The judge said guilty in a make believe trial.
Why was it a make believe trial?  Who was this judge?  King Friday the Thirteenth?  Who was the defense attorney, Winnie the Pooh? Where was the judge with the blood stains on his hands?  I would guess that he conducts court that is not just imagined.  Slapped the sheriff on the back with a smile and said
Suppers waiting at home and I got to get to it. 
The wise judge spoke in a vernacular that the “big bellied sheriff” could understand.  “I’m going to eat food, big bellied sheriff.  I’ve to get to it so that I can eat it.”


Chorus 
Yes, repeat the chorus here

They hung
(I’m still pretty sure it’s hanged, though I think brother might misinterpret this purposely just to flatter himself, particularly when he compares himself to that pencil dick Andy Wolloe)
my brother before I could say
The tracks he saw while on his way
To Andy’s house and back that night were mine
.  What?  Did she get there just a bit too late?  “Wait a minute, big bellied Sheriff, the tracks he saw while on his way to Andy’s house were mine!”  She is implying that she actually WAS going to say this.  “Those were not Andy’s footprints.  Andy actually does have really big feet…and everything else.  Cause to tell you the truth; I’ve been with him myself.”  

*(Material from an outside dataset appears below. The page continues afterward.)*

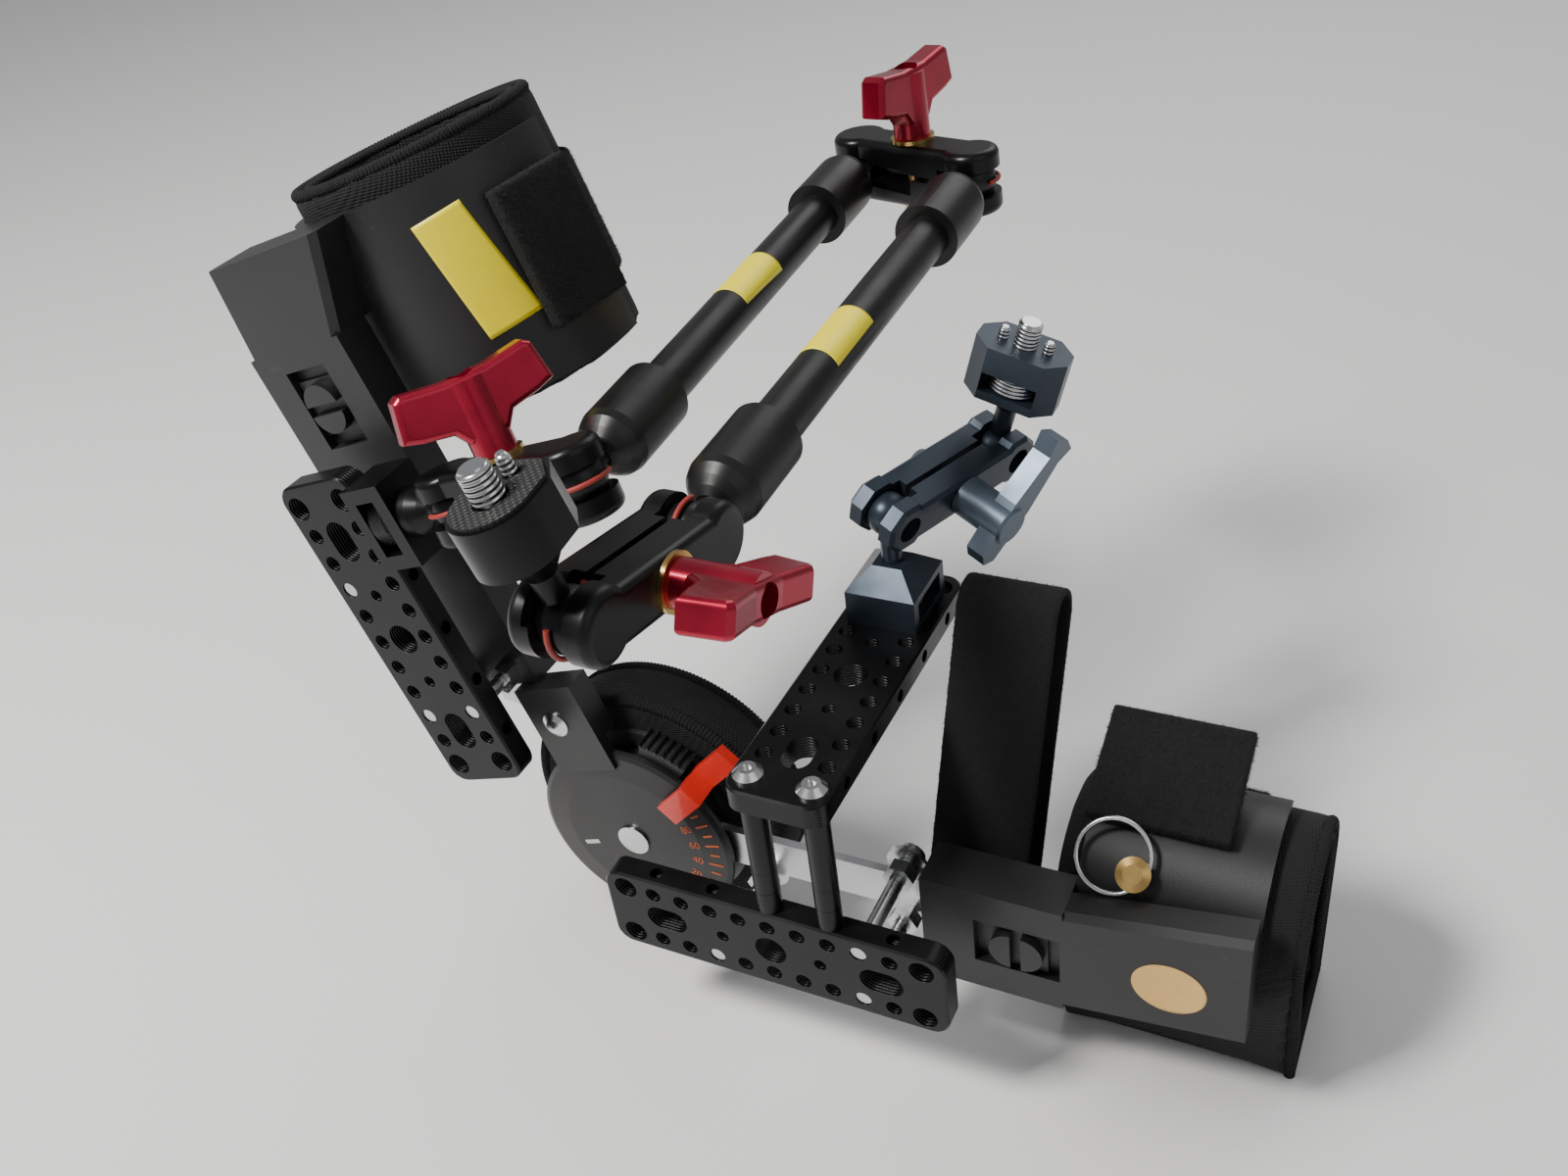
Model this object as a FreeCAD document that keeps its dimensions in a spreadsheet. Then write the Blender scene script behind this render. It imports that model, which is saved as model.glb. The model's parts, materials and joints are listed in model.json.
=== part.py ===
import FreeCAD, Part
import math
import os
import types

import Sketcher

# A shoulder-and-forearm support rig for a small cinema camera: an elbow brace
# carries three drilled accessory plates, a long double-tube arm and a short arm.
# Millimetres.  +X runs along the forearm, +Y points away from the operator's
# viewer side, +Z is up; the forearm plate's front face is the first datum.

SIZES = (
    ("plate_length", 138.0), ("plate_width", 38.0), ("plate_thick", 10.0), ("plate_corner", 7.0),
    ("plate_edge", 0.8), ("hole_pitch", 12.0), ("hole_row", 12.0), ("small_hole", 6.35),
    ("corner_hole", 9.5), ("corner_inset", 9.0), ("slot_length", 17.0), ("slot_width", 11.0),
    ("slot_centre", 44.0), ("centre_hole", 12.7), ("key_hole", 5.0), ("key_offset", 20.0),
    ("edge_hole", 5.0), ("edge_depth", 3.4), ("edge_pitch", 24.0),
    ("post_dia", 9.5), ("post_rise", 53.8), ("spacer_length", 10.0), ("stud_dia", 4.8),
    ("post_screw_dia", 6.0), ("post_screw_head", 11.0), ("post_screw_rise", 3.5),
    ("bolt_dia", 6.0), ("bolt_head", 11.0), ("bolt_head_rise", 4.0), ("washer_dia", 16.0),
    ("washer_thick", 1.6), ("nut_rise", 5.5), ("flush_gap", 0.5), ("bolt_gap", 0.15),
    ("bar_width", 17.0), ("bar_thick", 3.5), ("forearm_bar_depth", 43.0), ("upper_bar_depth", 48.0),
    ("bar_slack", 0.4),
    ("elbow_x", -80.0), ("elbow_drop", 3.0), ("elbow_tilt", 18.9), ("upper_plate_reach", 119.7),
    ("upper_plate_side", -31.5), ("upper_plate_depth", 14.5), ("forearm_plate_reach", 80.0),
    ("disc_radius", 43.5), ("disc_front", 36.0), ("disc_dome", 2.0), ("disc_thick", 3.0),
    ("core_radius", 36.0), ("core_front", 41.3), ("core_thick", 10.4), ("sector_radius", 50.0),
    ("back_front", 52.0), ("back_thick", 2.5), ("pivot_dia", 10.0), ("pivot_gap", 0.06),
    ("rivet_head", 7.0), ("tab_start", 36.0), ("tab_end", 77.0), ("tab_low", -18.0), ("tab_high", 11.0),
    ("tab_depth", 11.6), ("tab_rivet_reach", 60.0), ("tab_rivet_side", -6.0),
    ("pad_radius", 58.0), ("pad_front", 55.0), ("pad_thick", 26.0),
    ("forearm_face", 30.0), ("upper_face", 40.0), ("slider_width", 49.0), ("forearm_slider_thick", 20.0),
    ("upper_slider_thick", 16.0), ("forearm_slider_start", 128.0), ("forearm_slider_end", 181.0),
    ("upper_slider_start", 150.0), ("upper_slider_end", 230.0), ("cover_start", 78.0), ("cover_end", 148.0),
    ("button_length", 22.0), ("button_width", 20.0), ("button_travel", 4.0), ("recess_depth", 4.0),
    ("forearm_cuff_radius", 40.0), ("forearm_cuff_depth", 80.0), ("forearm_cuff_side", -5.0),
    ("forearm_cuff_end", 245.0), ("upper_cuff_radius", 52.0), ("upper_cuff_depth", 108.3),
    ("upper_cuff_side", 3.0), ("upper_cuff_start", 183.0), ("upper_cuff_end", 265.0),
    ("shell_thick", 4.0), ("liner_thick", 8.0), ("liner_over", 9.0), ("soft_gap", 0.3), ("strap_thick", 2.6),
    ("strap_width", 46.0), ("tab_pile_thick", 6.5), ("table_drop", 61.0), ("foot_width", 56.0),
    ("ball_dia", 19.0), ("neck_dia", 8.4), ("bone_pitch", 61.0), ("jaw_end", 11.4), ("jaw_waist", 9.0),
    ("jaw_half", 13.0), ("jaw_gap", 1.2), ("jaw_relief", 5.2), ("socket_gap", 0.15), ("clamp_dia", 7.8),
    ("flange_dia", 18.0), ("flange_thick", 1.6), ("clamp_reach", 17.0),
    ("tube_dia", 17.3), ("tube_wall", 1.5), ("tube_reach", 245.0), ("collar_dia", 25.4),
    ("collar_start", 14.0), ("collar_length", 38.0), ("collar_seat", 12.0),
    ("wing_span", 54.0), ("wing_rise", 30.0), ("wing_neck", 15.0), ("wing_thick", 11.0),
    ("base_width", 33.0), ("base_rise", 26.0), ("base_thick", 20.0), ("base_ball", 40.5),
    ("wheel_dia", 21.0), ("wheel_thick", 8.0), ("wheel_screw", 4.84), ("wheel_gap", 0.4),
    ("head_width", 26.0), ("head_length", 30.0), ("head_rise", 17.0), ("head_top", 42.0),
    ("head_screw", 9.1), ("screw_neck", 3.6), ("screw_rise", 10.0), ("head_pad_thick", 1.2),
    ("small_ball", 16.6), ("small_pitch", 60.0), ("small_base_width", 28.0), ("small_base_length", 30.0),
    ("small_base_rise", 22.0), ("small_ball_rise", 42.2), ("small_neck", 8.0), ("small_jaw_half", 11.5),
    ("small_relief", 4.6), ("small_jaw_end", 10.5), ("small_head_width", 36.0), ("small_head_rise", 22.0),
    ("small_head_top", 46.8), ("small_hub", 16.0), ("small_hub_length", 23.0), ("lever_length", 52.0),
    ("small_pin_offset", 8.8), ("small_pin", 4.0),
)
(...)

And his cheatin wife had never left town
and that's one body that’ll never be found
You see little sister don't miss when she aims her gun 
and yes, little sister was apparently left a gun from dear old dad as well.  Little sister off’d Wolloe.  Her brother, just back from Candletop, gets executed for it.  Guy gets screwed over by his wife, his sister, and a backwoods southern lawyer.  Though the trial was make believe, his death was very real.  I don’t know who said it first, but the term, “Life’s a bitch and then you die” could not be more fitting.  Also no word on how long it took Com Ed to restore power in Georgia.